General Points - What happens to small-scale farmers when barriers to international trade are eliminated?

1. Overall, international trade agreements benefit agribusiness to the detriment of small-scale farmers.
According to the National Family Farm Coalition (NFFC): "Current US agriculture policy allows agriculture products to be sold on the international market far below their cost of production which benefits mainly agribusiness corporations and very large farming operations. These policies allow these large players to buy cheap and sell across international borders wherever they can make the most profit, while underselling local farmers both in the U.S. and abroad, and intensifying rates of poverty since family farmers worldwide are unable to compete."

2. Small-scale farmers in the U.S. do not benefit from gaining access to other countries' markets.
Trade agreements are written for business interests, and put the primary focus of discussions on increasing PROFITS for US corporations, and decreasing PRICES for consumers. Agribusinesses can increase profits even while commodity prices decline by dumping cheap products in other countries while continuing to profit from subsidies. This hurts small-scale farmers in other countries, and does not benefit small-scale farmers in the U.S.

3. Small-scale farmers in the U.S. and around the world are hurt by downward price pressures when transnational agribusiness corporations move products freely across countries' borders.
How many times have you heard that local, organic food is "expensive"? Probably many. But are small-scale organic farmers making living wages? No. American consumers and our society are trained by artificially low food prices, set by subsidized agribusiness. According to the NFFC, "more than 40% of net income of agriculture in the U.S. comes from the federal government in the form of direct subsidies, an attempt to make up for low commodity prices." These artificially low prices make it impossible for small-scale American farmers to compete with agribusiness in terms of price - even when food comes long distances from factory farms to supermarkets, with many middlemen taking a cut.

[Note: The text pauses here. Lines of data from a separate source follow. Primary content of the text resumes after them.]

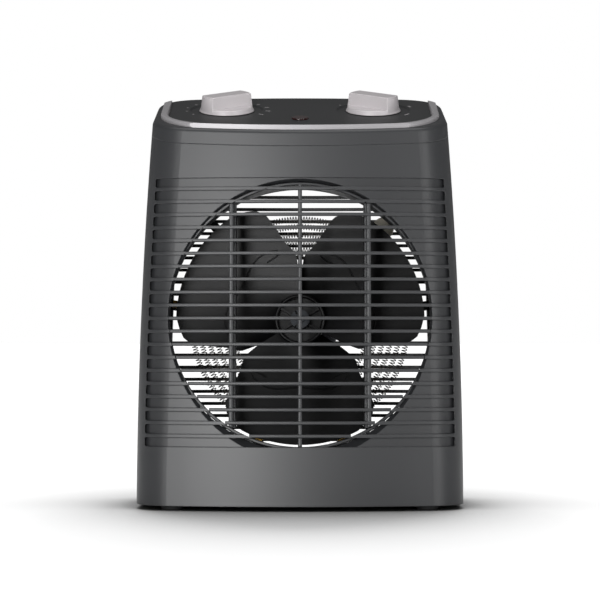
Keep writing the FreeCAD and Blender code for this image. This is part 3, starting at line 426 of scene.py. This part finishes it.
SLOT_FINISHES = {
    "anthracite_abs": moulded_abs, "panel_black": panel_abs, "trim_silver": metallised_trim,
    "knob_silver": silver_paint, "lens_red": red_lens, "fan_black": glass_filled_fan,
    "zinc_steel": zinc_plate, "lamination": lamination_steel, "bronze": sintered_bronze,
    "brass": brass_sheet, "copper": enamelled_copper, "resistance_wire": resistance_alloy,
    "steatite": steatite, "rubber_black": black_rubber, "phenolic_black": phenolic,
    "polyamide_white": polyamide, "wire_sleeve": silicone_sleeve, "lamp_glass": lamp_glass,
}
COLOURED = {"anthracite_abs", "panel_black", "trim_silver", "knob_silver", "lens_red", "fan_black"}


def finish_of(slot):
    """The one material of a slot, made when it is first asked for."""
    key = "heater_" + slot
    if key not in bpy.context.scene:
        maker = SLOT_FINISHES[slot]
        made = maker(bpy.context.scene.heater_colours) if slot in COLOURED else maker()
        bpy.context.scene[key] = made.name
    return bpy.data.materials[bpy.context.scene[key]]


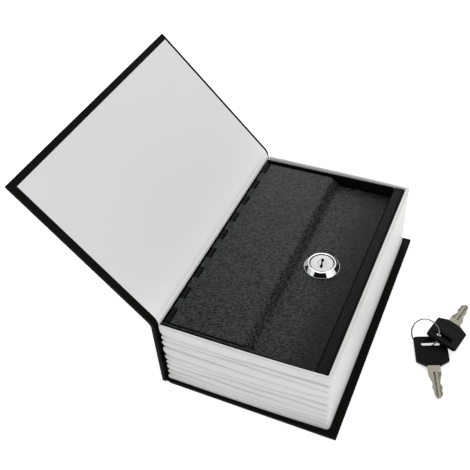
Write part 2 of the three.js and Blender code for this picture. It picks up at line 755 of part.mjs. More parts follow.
function addFixings() {
  const washerTop = -lidThickness - stackGap;
  const washerBottom = washerTop - washerThickness;
  const ring = new THREE.Shape();
  const outer = barrelRadius + washerRim;
  for (let k = 0; k < washerTeeth * 4; k++) {
    const angle = (k / (washerTeeth * 4)) * Math.PI * 2;
    const radius = k % 4 < 2 ? outer : outer - washerTooth;
    const point = [radius * Math.cos(angle), radius * Math.sin(angle)];
    if (k === 0) ring.moveTo(...point);
    else ring.lineTo(...point);
  }
  const bore = new THREE.Path();
  bore.absarc(0, 0, barrelRadius + barrelClearance, 0, Math.PI * 2, true);
  ring.holes.push(bore);
  add('lock_washer', extrudeUp(ring, washerBottom, washerTop, 24), materials.steel, lock);

  const past = 1;
  const nutTop = washerBottom - stackGap;
  const nut = new THREE.CylinderGeometry(nutAcrossFlats / 2 / Math.cos(Math.PI / 6),
    nutAcrossFlats / 2 / Math.cos(Math.PI / 6), nutThickness, 6).rotateX(Math.PI / 2)
    .translate(0, 0, nutTop - nutThickness / 2);
  add('lock_nut', cut(toSolid(nut), cylinder(barrelRadius + barrelClearance, nutTop - nutThickness - past,
    nutTop + past, 48)), materials.steel, lock);

  const hole = tailWidth / 2 + stackGap;
  const squareHole = () => rectangle(-hole, hole, -hole, hole);
  const armHalf = stopArmWidth / 2;
  const armAngle = Math.asin(armHalf / stopDiscRadius);
  const stop = new THREE.Shape();
  stop.absarc(0, 0, stopDiscRadius, -Math.PI / 2 + armAngle, Math.PI * 1.5 - armAngle);
  stop.lineTo(-armHalf, -stopArmRadius);
  stop.lineTo(armHalf, -stopArmRadius);
  stop.holes.push(squareHole());
  add('stop_washer', extrudeUp(stop, stopTop - stopThickness, stopTop, 16), materials.steel, lock);

  const tipHalf = camTipWidth / 2;
  const lean = Math.asin((camRootRadius - tipHalf) / camLength);
  const arm = new THREE.Shape();
  arm.absarc(0, 0, camRootRadius, -lean, Math.PI + lean);
  arm.lineTo(-tipHalf, -camLength + camTipCorner);
  arm.lineTo(-tipHalf + camTipCorner, -camLength);
  arm.lineTo(tipHalf - camTipCorner, -camLength);
  arm.lineTo(tipHalf, -camLength + camTipCorner);
  arm.holes.push(squareHole());
  add('lock_cam', extrudeUp(arm, camBottom, camTop, 16), materials.steel, lock);

  const headTop = camBottom - stackGap;
  const headBottom = headTop - screwHeadHeight;
  const screwTop = bezelHeight - keywayDepth - keywayFloor - screwTipRoom;
  const screw = latheUp([
    [0, headBottom],
    [screwHeadRadius - screwHeadEdge, headBottom],
    [screwHeadRadius, headBottom + screwHeadEdge],
    [screwHeadRadius, headTop],
    [screwRadius, headTop],
    [screwRadius, screwTop],
    [0, screwTop],
  ], 32);
  const cross = (x, y) => block(-x, x, -y, y, headBottom - past, headBottom + screwCrossDepth);
  const crossHalf = screwCrossWidth / 2;
  add('cam_screw', cut(toSolid(screw), cross(screwCrossReach, crossHalf), cross(crossHalf, screwCrossReach)),
    materials.steel, lock);
}

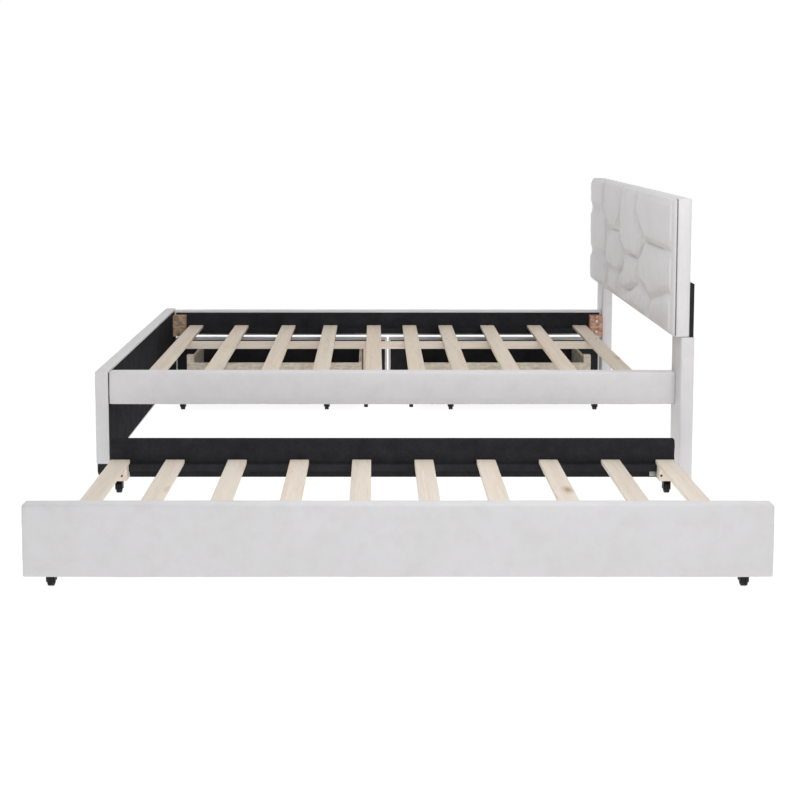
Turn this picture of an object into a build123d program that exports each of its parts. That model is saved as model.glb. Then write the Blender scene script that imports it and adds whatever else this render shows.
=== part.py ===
from build123d import *
import os

# Upholstered bed with a roll-out trundle on its near side (-Y) and two storage
# drawers on its far side (+Y). Millimetres. X runs along the bed, with the headboard
# at +X. Z is up from the floor. The bed is drawn as it stands in use: trundle pulled
# fully out, drawers shut. The origin is on the floor, in the middle of that footprint.

# ---- driving dimensions -------------------------------------------------------------
BAY = 2050.0               # clear length between footboard and headboard legs
FRAME_WIDTH = 1636.0       # over the outer faces of the two side rails
PANEL = 48.0               # thickness of the upholstered panels and legs
SKIN = 4.0                 # upholstery over the boards
LINING = 2.0               # black cloth on the faces that point inwards
RAIL_THICK = 50.0
RAIL_BOTTOM = 262.0
RAIL_TOP = 380.0
FOOTBOARD_BOTTOM = 44.0
FOOTBOARD_TOP = 385.0
FOOTBOARD_PROUD = 10.0     # each end of the footboard, past the rail faces

HEAD_OVERHANG = 75.0       # headboard and its legs, past the rail faces
HEAD_BOTTOM = 520.0
HEAD_TOP = 1012.0
HEAD_FRONT = 995.0         # X of the cushion's front
HEAD_SEAM = 1006.0         # X where the cushion meets the border
HEAD_BACK = 1055.0
LEG_WIDTH = 150.0
STIFFENER_TOP = 709.0      # black board that carries on up behind the headboard
GLIDE = 6.0

SLAT_WIDTH = 66.0
SLAT_THICK = 14.0
DECK_TOP = 311.0           # top of the main slats
SLAT_SPREAD = (85.0, 275.0, 476.0, 700.0, 918.0)   # slat centres each side of middle
MIDDLE_PAIR_SHIFT = 18.0   # the two middle slats sit a little towards the headboard
LEDGER_THICK = 20.0
LEDGER_TALL = 25.0

BEAM_SETBACK = 1178.0      # beam centre, from the near rail's outer face
BEAM_THICK = 40.0
BEAM_TALL = 29.0
BEAM_HALF = 940.0
SUPPORT_LEG_X = 102.0
SUPPORT_LEG = 24.0
SUPPORT_FOOT_R = 9.0
SUPPORT_FOOT_TALL = 20.0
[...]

International trade agreements exacerbate this problem worldwide by creating incentives for agribusiness to buy commodities cheaply from farmers in one country and sell them at prices lower than local farmers can afford in another country. U.S. agribusiness can also "dump" cheap products (like soybeans) on other countries. A farmer from Thailand who visited Maine last year asked "How can the U.S. grow soybeans, send them half-way around the world to Thailand, and still sell them in our markets for prices too low for us to compete?"

In Mexico, imports of agricultural products have increased 44% since NAFTA, while food insecurity in the rural sector has increased from 36% in 1992 to 52.4%.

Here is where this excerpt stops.